Research and data monitoring are the areas that need strengthening especially in developing countries. Data on drug use and abuse amongst young people, including children, can be utilized for a number of purpose. Data can be used to mobilize political will and give powerful images of the magnitude and the possible risks in so far as development and allocation of resources are concerned. Data can be utilized for education and training purposes for professional and skilled persons who have to work in the Substance and Drug Abuse field. Data can be used for community education, justification of resource allocation and programme evaluation. In short, data can be used for planning for prevention, care and evaluation. Research and monitoring data is part and parcel of social development agenda that is alive to efficiency and effectiveness; and is outcomes.

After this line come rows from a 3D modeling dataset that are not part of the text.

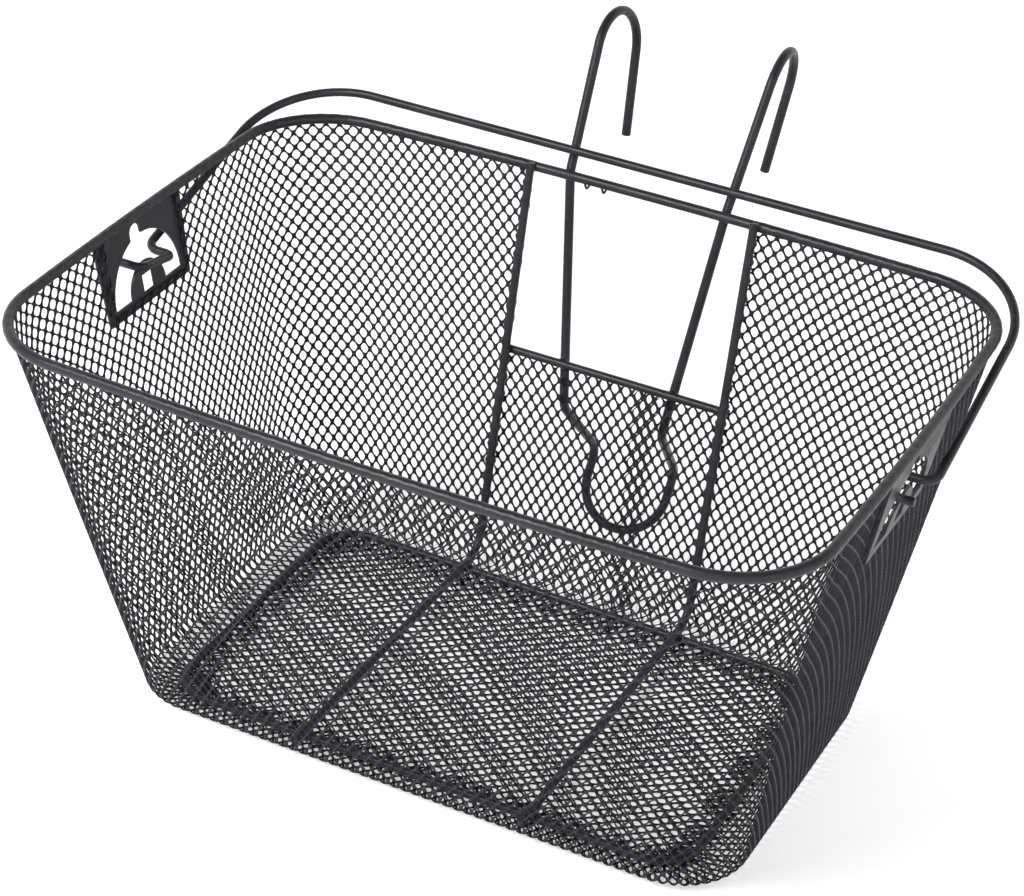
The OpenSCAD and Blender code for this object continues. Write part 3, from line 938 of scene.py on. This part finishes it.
def weld_ring(side, tag):
    """A strut's two welds to the floor ring."""
    x = side * STRUT_X
    for end, ring_y in (("rear", RING_SHIFT + RING_DEPTH / 2), ("front", RING_SHIFT - RING_DEPTH / 2)):
        name = f"weld_ring_{end}_{tag}"
        on_ring, on_strut = (x, ring_y, RING_Z), (x, ring_y, strut_floor_z)
        cross_weld(name, on_ring, x_dir, RING_D / 2, on_strut, y_dir, STRUT_D / 2)


for side, tag in ((-1, "left"), (1, "right")):
    weld_strut(side, tag)
    weld_hook(side, tag)
    weld_ring(side, tag)

# ---------- stubs left by trimming the sheet out of the rear opening ----------

# their places along X, and the drop, half spread, wire radius and bend radius of each
TRIM_XS, TRIM_DROP, TRIM_SPREAD, TRIM_RADIUS, TRIM_BEND = (-29.5, -20.5), 2.6, 1.4, 0.55, 0.5
# how far a stub stands inside the rim's middle, and how far its ends run up into the rim
TRIM_INSET, TRIM_SINK = 0.4, 0.6
for i, x in enumerate(TRIM_XS):
    y = RIM_DEPTH / 2 - TRIM_INSET
    corner = np.array([x, y - TRIM_DROP * REAR_SLOPE, RIM_H - RIM_D / 2 - TRIM_DROP])
    ends = [np.array([x + s * TRIM_SPREAD, y, RIM_H - RIM_D / 2 + TRIM_SINK]) for s in (-1, 1)]
    trim_path = bent_path([ends[0], corner, ends[1]], [0, TRIM_BEND, 0])
    stub = tube(f"trim_stub_{i + 1}", trim_path, TRIM_RADIUS, sides=10)
    finish_piece(stub, "mesh")

# ---------- stage, camera and light, in metres ----------

# the flat floor's radius, the bend's radius, the backdrop's top, the sides, and degrees from ring to ring
STAGE_RADIUS, STAGE_BEND, STAGE_TOP, STAGE_SIDES, STAGE_STEP = 2.2, 0.9, 2.6, 72, 10
STAGE_TONE, STAGE_ROUGHNESS, STAGE_GLOW = 0.85, 0.9, 0.46


def stage_floor():
    """A pale floor that curves up into a backdrop all round."""
    bend = [math.radians(a) for a in range(0, 91, STAGE_STEP)]
    profile = [(STAGE_RADIUS + STAGE_BEND * math.sin(a), STAGE_BEND * (1 - math.cos(a))) for a in bend]
    profile.append((STAGE_RADIUS + STAGE_BEND, STAGE_TOP))
    turns = [2 * math.pi * k / STAGE_SIDES for k in range(STAGE_SIDES)]
    vertices = [(r * math.cos(t), r * math.sin(t), z) for r, z in profile for t in turns]
    faces = [tuple(range(STAGE_SIDES))]
    for i in range(len(profile) - 1):
        for k in range(STAGE_SIDES):
            j, m = i * STAGE_SIDES, (k + 1) % STAGE_SIDES
            faces.append((j + k, j + STAGE_SIDES + k, j + STAGE_SIDES + m, j + m))
    sheet = mesh_object("stage_floor", vertices, faces)
    sheet.data.polygons[0].use_smooth = False
    sheet.data.materials.append(stage_white())


def stage_white():
    material = bpy.data.materials.new("stage_white")
    material.use_nodes = True
    shader = material.node_tree.nodes["Principled BSDF"]
    shader.inputs["Base Color"].default_value = (STAGE_TONE, STAGE_TONE, STAGE_TONE, 1)
    shader.inputs["Roughness"].default_value = STAGE_ROUGHNESS
    shader.inputs["Emission Color"].default_value = (1, 1, 1, 1)
    shader.inputs["Emission Strength"].default_value = STAGE_GLOW
    return material


# place, aim, diameter and power of each light, and the tint and strength of the sky
LIGHTS = {
    "key": ((-0.8, -1.1, 1.6), (0, 0, 0.1), 0.7, 24),
    "fill": ((1.5, -0.7, 0.9), (0, 0, 0.1), 0.6, 1.2),
    "front": ((-0.3, -0.9, 0.8), (0, -0.14, 0.2), 0.3, 3.0),
}
SKY_TINT, SKY_STRENGTH = (0.98, 0.97, 1, 1), 0.12


def soft_light(name, place, aim, size, power):
    data = bpy.data.lights.new(name, "AREA")
    data.shape = "DISK"
    data.size = size
    data.energy = power
    light = bpy.data.objects.new(name, data)
    light.location = place
    light.rotation_euler = (Vector(aim) - Vector(place)).to_track_quat("-Z", "Y").to_euler()
    bpy.context.scene.collection.objects.link(light)


# the camera's place in metres, its angles, and its lens and sensor in millimetres
CAMERA_AT = (0.4852, -1.0179, 0.8478)
CAMERA_YAW, CAMERA_PITCH, CAMERA_ROLL = math.radians(-25.80), math.radians(31.91), math.radians(3.03)
CAMERA_LENS, SENSOR = 103.55, 36
SHIFT_X, SHIFT_Y = 0.023, -0.005


def make_camera():
    data = bpy.data.cameras.new("camera")
    data.sensor_width = SENSOR
    data.lens = CAMERA_LENS
    data.shift_x = SHIFT_X
    data.shift_y = SHIFT_Y
    forward = Vector((
        math.sin(CAMERA_YAW) * math.cos(CAMERA_PITCH),
        math.cos(CAMERA_YAW) * math.cos(CAMERA_PITCH),
        -math.sin(CAMERA_PITCH),
    ))
    level = Vector((math.cos(CAMERA_YAW), -math.sin(CAMERA_YAW), 0))
    above = level.cross(forward)
    right = level * math.cos(CAMERA_ROLL) + above * math.sin(CAMERA_ROLL)
    up = right.cross(forward)
    turn = Matrix((right, up, -forward)).transposed().to_4x4()
    camera = bpy.data.objects.new("camera", data)
    camera.matrix_world = Matrix.Translation(CAMERA_AT) @ turn
    bpy.context.scene.collection.objects.link(camera)
    bpy.context.scene.camera = camera


def make_sky():
    world = bpy.data.worlds.new("studio")
    world.use_nodes = True
    background = world.node_tree.nodes["Background"]
    background.inputs["Color"].default_value = SKY_TINT
    background.inputs["Strength"].default_value = SKY_STRENGTH
    bpy.context.scene.world = world


stage_floor()
make_camera()
make_sky()
bpy.context.scene.view_settings.view_transform = "Standard"
for name, light in LIGHTS.items():
    soft_light(name, *light)
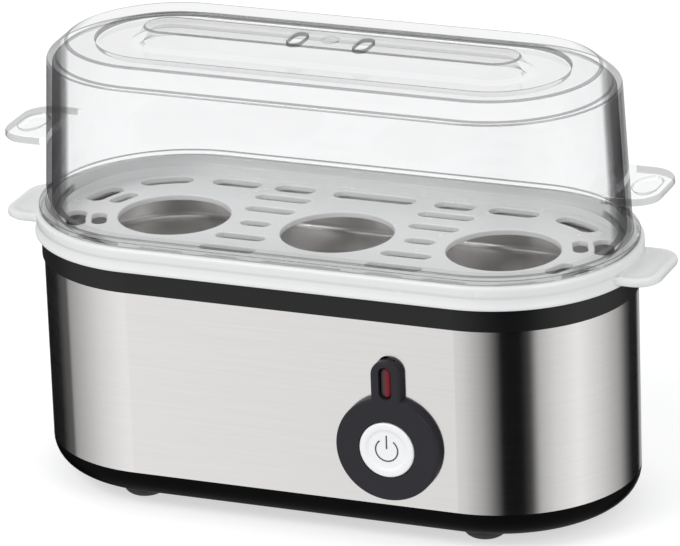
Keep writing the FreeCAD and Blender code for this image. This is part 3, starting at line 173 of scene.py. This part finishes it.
def solved_mesh(holder):
    """New mesh of an object with its modifiers, or a curve's thickness, worked in."""
    evaluated = holder.evaluated_get(bpy.context.evaluated_depsgraph_get())
    return bpy.data.meshes.new_from_object(evaluated)


def combine(piece, tool, operation):
    """Boolean of two closed pieces; the tool is used up."""
    piece.modifiers.clear()
    step = piece.modifiers.new("join", "BOOLEAN")
    step.operation, step.solver, step.object = operation, "MANIFOLD", tool
    bpy.context.view_layer.update()
    result = solved_mesh(piece)
    piece.modifiers.clear()
    piece.data = result
    bpy.data.objects.remove(tool)
    tidy_mesh(piece, CREASE)


def paint(piece, material):
    piece.data.materials.clear()
    piece.data.materials.append(material)
    for face in piece.data.polygons:
        face.material_index = 0


# ---------------------------------------------------------------- node helpers

def new_material(name):
    """Empty node tree with an output."""
    material = bpy.data.materials.new(name)
    material.use_nodes = True
    tree = material.node_tree
    tree.nodes.clear()
    return material, tree, tree.nodes.new("ShaderNodeOutputMaterial")


def add(tree, kind, inputs=None, **settings):
    """A node with its settings and its inputs, which are plain values or other nodes' sockets."""
    node = tree.nodes.new(kind)
    for key, value in settings.items():
        setattr(node, key, value)
    for key, value in (inputs or {}).items():
        if isinstance(value, bpy.types.NodeSocket):
            tree.links.new(value, node.inputs[key])
        else:
            node.inputs[key].default_value = value
    return node


def maths(tree, operation, *values):
    """Result of a Math node; a third value is the tolerance of COMPARE."""
    return add(tree, "ShaderNodeMath", dict(enumerate(values)), operation=operation).outputs[0]


def product(tree, first, *others):
    for other in others:
        first = maths(tree, "MULTIPLY", first, other)
    return first


def highest(tree, first, *others):
    for other in others:
        first = maths(tree, "MAXIMUM", first, other)
    return first


def over(tree, length, limit):
    """1 where a length in metres is above a limit in millimetres, else 0."""
    return maths(tree, "GREATER_THAN", length, limit * MM)


def under(tree, length, limit):
    return maths(tree, "LESS_THAN", length, limit * MM)


def between(tree, length, low, high):
    return maths(tree, "COMPARE", length, (low + high) / 2 * MM, (high - low) / 2 * MM)


def scaled(tree, value, start, stop, low=0.0, high=1.0):
    """Value carried from start..stop to low..high and held at both ends."""
    return add(tree, "ShaderNodeMapRange", {"Value": value, "From Min": start, "From Max": stop,
                                            "To Min": low, "To Max": high}).outputs[0]


def tinted(tree, factor, base, other):
    """Colour that goes from base to other, each a colour or a socket."""
    mix = tree.nodes.new("ShaderNodeMix")
    mix.data_type = "RGBA"
    tree.links.new(factor, mix.inputs[0])
    for socket, colour in ((mix.inputs[6], base), (mix.inputs[7], other)):
        if isinstance(colour, bpy.types.NodeSocket):
            tree.links.new(colour, socket)
        else:
            socket.default_value = (*colour, 1)
    return mix.outputs[2]


def noise(tree, place, scale, detail=2.0):
    return add(tree, "ShaderNodeTexNoise", {"Vector": place, "Scale": scale, "Detail": detail}).outputs[0]


def blended(tree, factor, first, second):
    """Mix of two shaders."""
    return add(tree, "ShaderNodeMixShader", {0: factor, 1: first, 2: second}).outputs[0]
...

The points made by mentioning these programmes are that:

  1. The preventive and treatment interventions may have to target different sub-populations of young people.
  2. A comprehensive and integrated approach using different models and treatment interventions seems to have an effect.
  3. It is community-based agencies with clearly articulated visions, missions that can be translated into strategic goals and measurable outcomes that can make a difference.
  4. Community-based organizations and other formations working with young people should engage in collaborative working relationships; merge if necessary; and define the nature and levels of micro and macro interventions; lobby and advocate for relevant drug policies and resources.
  5. Part of the collaboration can be with the government departments or units; the governments creating the appropriate policy environments, subcontracting human and community-based agencies to deliver preventive, treatment and research programs.
  6. The organizational framework and personnel should be culturally sensitive.


VIII. CONCLUSION

In conclusion, if we share the belief that children and young people are a precious asset for human population and future human capital, we need to invest our intellect, social resources and a range of resources in nurturing them and protecting them against two of the deadly social conditions of the 21st century, HIV/AIDS and Drugs. This will be in the interest of long-term benefits for the socio economic agenda globally. There are no easy solutions to the challenges posed by drug abuse and HIV/AIDS, particularly amongst children and young people as the most vulnerable groups of the population. The complexity of these two issues requires careful and non-emotive planning and intervention. They may change the face and character of our human services, educational and social institutions. My view is that the interventions, processes and strategies are not necessarily the absolute responsibility of the government. However the governments in the name of social development should continue to take the lead in creating policy environments that facilitate appropriate intervention, provide resources and national infrastructures, research funding and accountability systems. Civil society structures face the challenges of creating and sustaining effective delivery mechanisms that are collaborative, multi-faceted, preventive and remedial in character. The family in particular should seriously re-examine its role and responsibility as a socializing and nurturing agent. The family as an institution is breaking down; on the other hand, it is continually cited as one of the powerful agents of social change and social support system in most clinical interventions.
All the strategies and policies cited in this paper have merit. The challenge is what kind of mechanisms and processes can societies generate to combat and respond to the challenges of drug abuse borrowing from these strategies and policies. Young people have powerful organization, which should play a very visible and important role in addressing and responding to needs of young people.